Leung Chun Chiu's 1996 film begins with the most typical cold-hearted journalist plot imaginable, and then somehow manages to make it infinitely ridiculous. The problem is one of tone. The first half of the movie is like a homoerotic Asian version of Romancing the Stone, reporter and criminal running through the wilderness and engaging in high-comedy hijinx--including falling down a waterfall. It's not mud, sure, but it could be. Of course, the men who once hated each other are now friends, and this corporate thief isn't such a terrible dude after all. It's not very funny, and it's strangely scatological.
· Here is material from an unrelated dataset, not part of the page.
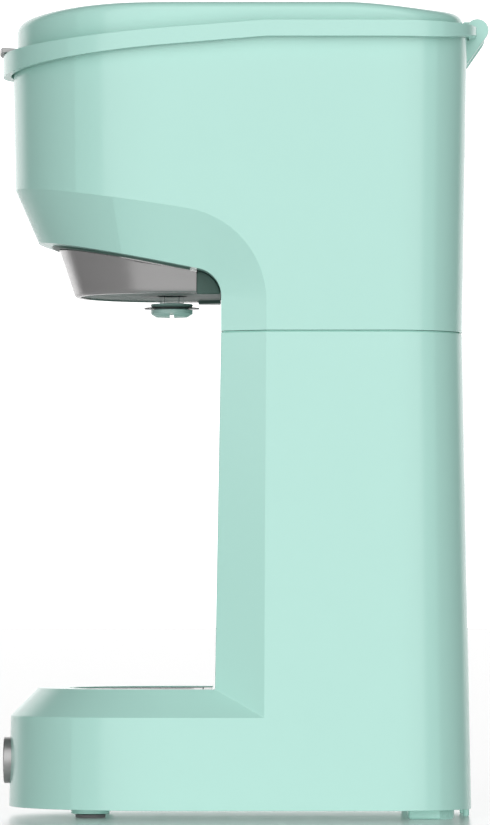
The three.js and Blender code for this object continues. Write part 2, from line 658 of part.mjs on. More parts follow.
// ---------- brew head ----------
const BUCKET_RADIUS = 33.2;
const FLANGE_RADIUS = 44;
const INSERT_HALF_WIDTH = 38;
const INSERT_BACK_Y = -8.4;
const VISOR_BACK_Y = -17;
const EAR_INNER_X = 16;
const EAR_OUTER_X = 22;
const PIN_HOLE_RADIUS = 1.8;

function hingeEars() {
  const shape = new THREE.Shape();
  shape.moveTo(78.4, 272.2);
  shape.lineTo(81.4, 274.2);
  shape.absarc(HINGE_Y, HINGE_Z, 4.1, -0.65, Math.PI, false);
  shape.lineTo(HINGE_Y - 4.1, 284);
  shape.lineTo(79.4, 282);
  return [-1, 1].map((side) => {
    const [x0, x1] = side < 0 ? [-EAR_OUTER_X, -EAR_INNER_X] : [EAR_INNER_X, EAR_OUTER_X];
    return across(shape, x0, x1, 10);
  });
}

function upperHousing() {
  const bottom = SEAM_Z + SEAM_GAP / 2;
  const outside = loft([planRing(upperRadius(bottom), bottom), planRing(TOP_RADIUS, headTopZ)]);
  const inside = loft([planRing(upperRadius(bottom) - WALL, bottom - 1), planRing(TOP_RADIUS - WALL, 300)]);
  const cavity = cut(inside, bayBehindWall);
  const mouth = bar(BUCKET_RADIUS + 0.5, INNER_FILLET.z, 240, 0, BREW_Y, 36);
  const pinHole = barX(PIN_HOLE_RADIUS, -EAR_OUTER_X + 1, EAR_OUTER_X - 1, HINGE_Y, HINGE_Z, 12);
  return cut(join(cut(outside, bay), ...hingeEars()), cavity, mouth, pinHole);
}

// Slab that lies under the sloping ceiling of the bay, from one depth to another below it.
function ceilingSlab(near, far) {
  const [front, back] = [-90, 40];
  return across(
    polygon([
      [front, ceilingZ(front) - near],
      [front, ceilingZ(front) - far],
      [back, ceilingZ(back) - far],
      [back, ceilingZ(back) - near],
    ]),
    -60,
    60,
  );
}

const shrunkBay = cupBay(-GAP);

function funnelHousing() {
  const bucket = bar(BUCKET_RADIUS, BUCKET_Z, 262, 0, BREW_Y, 36);
  const flangeShape = halfRound(FLANGE_RADIUS, BREW_Y, -6);
  const flange = upright(flangeShape, 180, 240).intersect(ceilingSlab(GAP, 1.1)).intersect(shrunkBay);
  const rearBlock = block(-INSERT_HALF_WIDTH, INSERT_HALF_WIDTH, VISOR_BACK_Y + GAP, 0, BUCKET_Z - 1.1, 206);
  const insert = rearBlock.intersect(shrunkBay).intersect(ceilingSlab(GAP, 60));
  const hollow = bar(BUCKET_RADIUS - 1.8, BUCKET_Z + 1.8, 270, 0, BREW_Y, 36);
  return cut(join(bucket, flange, insert), hollow, bar(5.6, 180, 200, 0, BREW_Y, 24));
}

// Half-round visor that narrows downward, closed underneath by an inward lip.
function visor() {
  const low = BUCKET_Z - 0.5;
  const levels = [[35, low], [35.8, low + 0.7], [36.3, low + 2.1], [42.4, 210.5]];
  const shell = (thickness) => {
    const profile = levels.map(([radius, z]) => [radius - thickness, z]);
    const round = turned(profile, 0, BREW_Y, 48).intersect(block(-60, 60, -90, BREW_Y, 150, 250));
    const straight = new THREE.Shape();
    straight.moveTo(-profile[0][0], profile[0][1]);
    for (const [radius, z] of profile) straight.lineTo(-radius, z);
    for (const [radius, z] of [...profile].reverse()) straight.lineTo(radius, z);
    const run = { depth: VISOR_BACK_Y - BREW_Y, bevelEnabled: false };
    const geometry = new THREE.ExtrudeGeometry(straight, run);
    geometry.rotateX(Math.PI / 2);
    geometry.translate(0, VISOR_BACK_Y, 0);
    return join(round, solid(geometry));
  };
  const under = upright(halfRound(60, BREW_Y, 0), 180, 260).intersect(ceilingSlab(1.1 + GAP, 60));
  const bore = bar(BUCKET_RADIUS + GAP, 180, 260, 0, BREW_Y, 36);
  const behind = block(-33, 33, BREW_Y, 0, 180, 260);
  return cut(shell(0).intersect(under), bore, behind, cut(shell(1.6), bar(60, 180, low + 1.6, 0, BREW_Y, 12)));
}

function brewBasket() {
  const profile = [[29.8, BUCKET_Z + 2.4], [30.6, 262.6], [30.6, 268.7], [33.2, 268.7], [33.2, 270.2]];
  const outside = turned(profile, 0, BREW_Y, 36);
  const inside = turned([[6, BUCKET_Z + 4.4], [26.4, 200], [28.8, 262], [28.8, 272]], 0, BREW_Y, 36);
  return cut(outside, inside, bar(5.6, 180, 202, 0, BREW_Y, 24));
}

function podHolder() {
  const outside = turned([[22, 206], [25.4, 262], [25.4, 270.6], [30, 270.6], [30, 271.8]], 0, BREW_Y, 30);
  const inside = turned([[20.4, 207.6], [23.8, 262], [23.8, 274]], 0, BREW_Y, 30);
  const drain = [0, 1, 2, 3].map((i) => {
    const turn = (i * Math.PI) / 2;
    return bar(2, 200, 212, 12 * Math.cos(turn), BREW_Y + 12 * Math.sin(turn), 10);
  });
  return cut(outside, inside, bar(2.3, 200, 215, 0, BREW_Y, 12), ...drain);
}

add("upper_housing", upperHousing(), "mint");
add("funnel_housing", funnelHousing(), "insert");
add("basket_trim", visor(), "satin");
add("brew_basket", brewBasket(), "black");
add("pod_holder", podHolder(), "smoke");
add("lower_needle", turned([[4, 204], [4, 205.7], [2, 205.7], [2, 212], [0.4, 219]], 0, BREW_Y, 14), "steel");

// ---------- nozzle ----------
function nozzle() {
  const body = turned(
    [
      [5.8, 183.1],
      [7.7, 184.3],
      [7.7, 185.75],
      [6, 185.75],
      [6, 186.8],
      [7.4, 186.8],
      [7.8, 187.9],
      [4.4, 188.1],
      [4.4, BUCKET_Z + 2.1],
    ],
    0,
    BREW_Y,
    32,
  );
  const slots = [
    block(-9, 9, BREW_Y - 0.8, BREW_Y + 0.8, 180, 184.3),
    block(-0.8, 0.8, BREW_Y - 9, BREW_Y + 9, 180, 184.3),
  ];
  return cut(body, ...slots, bar(2.6, 180, 200, 0, BREW_Y, 16));
}

add("drip_nozzle", nozzle(), "insert");
const flangeDisc = bar(10.2, 186.05, 186.5, 0, BREW_Y, 32);
add("nozzle_flange", cut(flangeDisc, bar(6.3, 180, 190, 0, BREW_Y, 24)), "black");

// ---------- inner deck ----------
function innerDeck() {
  const plate = planBlock(TOP_RADIUS - WALL - 0.9, DECK_Z, DECK_Z + DECK_THICKNESS);
  const basketHole = bar(31, 250, 280, 0, BREW_Y, 36);
  const fillShape = new THREE.Shape();
  fillShape.moveTo(-40, 26);
  fillShape.lineTo(40, 26);
  fillShape.lineTo(40, 52);
  fillShape.absarc(26, 52, 14, 0, Math.PI / 2, false);
  fillShape.lineTo(-26, 66);
  fillShape.absarc(-26, 52, 14, Math.PI / 2, Math.PI, false);
  return cut(plate, basketHole, upright(fillShape, 250, 280), bar(4.4, 250, 280, 0, RISER_Y, 16));
}

add("inner_deck", innerDeck(), "black");
const spout = turned([[STUB_RADIUS, 254], [STUB_RADIUS, 264.8], [4, 264.8], [4, 271]], 0, RISER_Y, 16);
add("outlet_spout", cut(spout, bar(1.9, 250, 275, 0, RISER_Y, 12)), "black");
const spoutSeal = cut(bar(5.6, 268.8, 271.8, 0, RISER_Y, 16), bar(4.3, 260, 275, 0, RISER_Y, 16));
add("spout_seal", spoutSeal, "silicone");

// ---------- lid ----------
const LINER_Z = 277.2;
const LINER_THICKNESS = 1.6;
const KNUCKLE_RADIUS = 3.6;

function lidCover() {
  const rim = loft([planRing(RIM_RADIUS, rimBottomZ), planRing(RIM_RADIUS, rimTopZ)]);
  const rings = [planRing(DOME_RADIUS, (y) => rimTopZ(y) - 1)];
  for (let i = 0; i <= 4; i += 1) {
    const turn = (i / 4) * (Math.PI / 2);
    const inset = DOME_EDGE * (1 - Math.cos(turn));
    rings.push(planRing(DOME_RADIUS - inset, (y) => domeZ(y) - DOME_EDGE + DOME_EDGE * Math.sin(turn)));
  }
  const dome = loft(rings);
  const skirt = loft([planRing(SKIRT_RADIUS, 262), planRing(SKIRT_RADIUS, (y) => headTopZ(y) + SKIRT_GAP)]);
  const innerRadius = DOME_RADIUS - LID_WALL;
  const underDome = loft([planRing(innerRadius, 262), planRing(innerRadius, (y) => domeZ(y) - LID_WALL)]);
  const knuckleShape = new THREE.Shape();
  knuckleShape.moveTo(78, 284);
  knuckleShape.lineTo(HINGE_Y, HINGE_Z - KNUCKLE_RADIUS);
  knuckleShape.absarc(HINGE_Y, HINGE_Z, KNUCKLE_RADIUS, -Math.PI / 2, Math.PI / 2, false);
  knuckleShape.lineTo(78, HINGE_Z + KNUCKLE_RADIUS);
  const knuckle = across(knuckleShape, -EAR_INNER_X + 0.4, EAR_INNER_X - 0.4, 10);
  const notches = [-1, 1].map((side) => {
    const [x0, x1] = [side * (EAR_INNER_X - 0.4), side * (EAR_OUTER_X + 0.4)];
    return block(Math.min(x0, x1), Math.max(x0, x1), 80.4, 92, 270, 296);
  });
  const shell = cut(join(rim, dome), ...notches);
  return cut(join(shell, knuckle), skirt, underDome, barX(PIN_HOLE_RADIUS, -30, 30, HINGE_Y, HINGE_Z, 12));
}

const TAB_HALF_ANGLE = 0.19;
const TAB_TOP_Z = 281.7;

function liftTab() {
  const shape = new THREE.Shape();
  const inner = DOME_RADIUS + GAP;
  const outer = RIM_RADIUS + 1.3;
  const start = 1.5 * Math.PI - TAB_HALF_ANGLE;
  shape.absarc(0, FRONT_ARC_Y, outer, start, start + 2 * TAB_HALF_ANGLE, false);
  shape.absarc(0, FRONT_ARC_Y, inner, start + 2 * TAB_HALF_ANGLE, start, true);
  const underTab = loft([planRing(70, 260), planRing(70, (y) => rimTopZ(y) + GAP)]);
  return cut(upright(shape, rimTopZ(FRONT_ARC_Y - outer), TAB_TOP_Z, 8), underTab);
}

add("lid_cover", lidCover(), "mint");
add("lid_tab", liftTab(), "silver");
const liner = planBlock(DOME_RADIUS - LID_WALL - 0.6, LINER_Z, LINER_Z + LINER_THICKNESS);
add("lid_liner", cut(liner, bar(2.2, 270, 285, 0, BREW_Y, 14), bar(2.2, 270, 285, 0, RISER_Y, 14)), "black");
const linerBelow = LINER_Z - GAP;
const gasketDisc = bar(32.6, 272.2, linerBelow, 0, BREW_Y, 30);
add("brew_gasket", cut(gasketDisc, bar(30.2, 270, 280, 0, BREW_Y, 30)), "silicone");
const needleHolder = turned([[7, 266], [9, 268], [9, linerBelow]], 0, BREW_Y, 20);
add("needle_holder", cut(needleHolder, bar(1.9, 260, 280, 0, BREW_Y, 12)), "black");
add("upper_needle", turned([[0.3, 252], [1.5, 257], [1.5, linerBelow]], 0, BREW_Y, 12), "steel");
const inletSeal = turned([[5.6, 272.2], [5.6, linerBelow]], 0, RISER_Y, 16);
add("lid_inlet_seal", cut(inletSeal, bar(1.8, 265, 280, 0, RISER_Y, 12)), "silicone");

const lidTubeZ = LINER_Z + LINER_THICKNESS + 2 * GAP;
const lidTubeRoute = new THREE.CatmullRomCurve3([
  new THREE.Vector3(0, RISER_Y, lidTubeZ),
  new THREE.Vector3(0, RISER_Y, 281),
  new THREE.Vector3(0, RISER_Y - 0.8, 283),
  new THREE.Vector3(0, RISER_Y - 5, 286),
  new THREE.Vector3(0, (RISER_Y + BREW_Y) / 2, 286.6),
  new THREE.Vector3(0, BREW_Y + 5, 286),
  new THREE.Vector3(0, BREW_Y + 0.8, 283),
  new THREE.Vector3(0, BREW_Y, 281),
  new THREE.Vector3(0, BREW_Y, lidTubeZ),
]);
add("lid_water_tube", tube(lidTubeRoute, 3, 1.8, 22, 10), "silicone");
add("hinge_pin", barX(1.5, -EAR_OUTER_X + 1.3, EAR_OUTER_X - 1.3, HINGE_Y, HINGE_Z, 16), "steel");

export default group;
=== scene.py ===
"""Looks of a single-serve drip coffee maker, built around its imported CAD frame.

Metres in Blender; shapes are worked out in millimetres, +Z up, front at -Y, as in the CAD model.
"""
import math

import bmesh
import bpy
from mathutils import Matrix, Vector


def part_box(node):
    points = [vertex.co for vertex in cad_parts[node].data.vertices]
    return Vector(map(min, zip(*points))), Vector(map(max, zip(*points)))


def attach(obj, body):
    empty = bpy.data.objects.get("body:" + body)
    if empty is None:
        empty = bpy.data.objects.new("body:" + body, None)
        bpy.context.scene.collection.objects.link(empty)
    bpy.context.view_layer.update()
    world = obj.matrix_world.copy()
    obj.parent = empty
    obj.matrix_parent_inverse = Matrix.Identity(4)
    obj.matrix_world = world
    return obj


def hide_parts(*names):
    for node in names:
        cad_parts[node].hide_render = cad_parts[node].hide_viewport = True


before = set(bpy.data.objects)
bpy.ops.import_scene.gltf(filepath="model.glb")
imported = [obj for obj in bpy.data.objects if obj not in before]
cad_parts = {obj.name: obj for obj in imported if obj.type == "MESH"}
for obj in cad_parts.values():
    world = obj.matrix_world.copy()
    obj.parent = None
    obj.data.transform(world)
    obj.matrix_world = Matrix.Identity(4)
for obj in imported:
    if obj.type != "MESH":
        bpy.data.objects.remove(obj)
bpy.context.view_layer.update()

MM = 0.001


def cad_mm(node):
    """Lowest and highest corner of a CAD node, in millimetres."""
    low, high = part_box(node)
    return [c / MM for c in low], [c / MM for c in high]


# ---------- driving dimensions, in millimetres ----------
LOWER_HIGH = cad_mm("lower_housing")[1]
UPPER_LOW, UPPER_HIGH = cad_mm("upper_housing")
LID_HIGH = cad_mm("lid_cover")[1]
NOZZLE_LOW, NOZZLE_HIGH = cad_mm("drip_nozzle")
CAP_LOW = cad_mm("button_cap")[0]
BEZEL_LOW, BEZEL_HIGH = cad_mm("button_bezel")
TRAY_HIGH = cad_mm("drip_tray")[1]
PIN_LOW, PIN_HIGH = cad_mm("hinge_pin")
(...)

I actually enjoy toilet humor, but Chung-Shun having to go to the bathroom every five minutes was just tiresome. The two actually meet in a stall, and at one point, Chung-Shun even urinates on Sun.
The second half is a little better, as things get more serious. Lau is a likable actor, and he seems to honestly try to bring Sun's inner struggle to the surface. Lee's hooker with a heart of a gold, however, is pretty obnoxious. There is also another overbearing reporter who wants all the good dirt on Chung-Shun and the still lingering cops who have been transplanted from a more standard Hong Kong police drama. At one point, one of them does a flip and slide over his car hood...just to give Sun and Chu a ride.
Lau's character may learn his lesson in the end, but it's an obvious one, and his final gesture to Chu just earns a mild shrug. The end isn't as offensive to one's tastes as the beginning, but it's too little too late.